Well 5.50 + guys are all elite. And 5.80m guys still do damage and carry a big name, which is the point of sponsorship anyways. Take Derek Miles for example. Jumped 5.85m, won 2008 US Olympic Trials and placed well internationally for many years. He is probably one of the more famous vaulters as well.

PV2020 wrote:This all being said, is there anyone out there right now that you truly has the athletic ability to one day consistently jump over 6.00 or challenge to bring the world record back to the USA?

There are people who can and will jump over 6.00m in the future but he doesnt necessarily need to look like the ideal vaulter; A built 6'2 lean, fast strong... For example if you look at Sam Kendricks the 5.81m sophomore who blew away everyone this year he is really skinny, doesnt look like he has a lot of muscle, not that fast. Clearly there will be genetic advantages to some over others to make them better at vaulting however I do think that Vaulting can be taught to anyone well rounded.

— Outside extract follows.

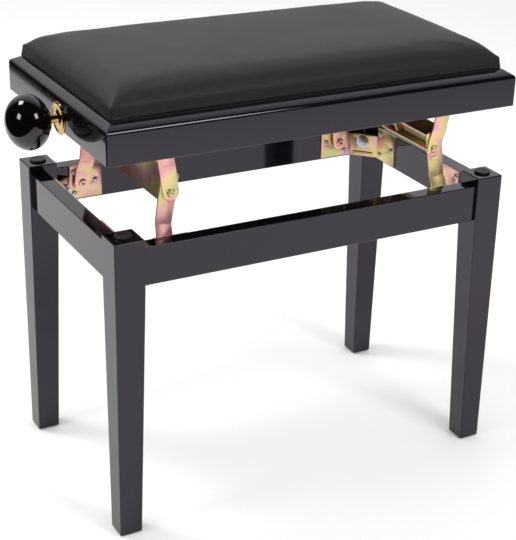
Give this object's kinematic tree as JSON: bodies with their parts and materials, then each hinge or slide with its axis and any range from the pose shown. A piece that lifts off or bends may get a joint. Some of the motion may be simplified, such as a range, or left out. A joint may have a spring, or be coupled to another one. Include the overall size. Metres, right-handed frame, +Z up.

PV2020 wrote:If there was to be a pole vault combine among college and emerging elite athletes who would be the champion?

This would include things like:

40 yard dash (30m for track nerds)
Broad Jump
Overhead shot put
Standing triple jump
Flying 10m speed

I know these are not all 'directly related' to the vault, bu they show who the true athletes are. I bet if you took a guy like Bubka he would dominate all of those test.

I mean a track combine is the decathlon.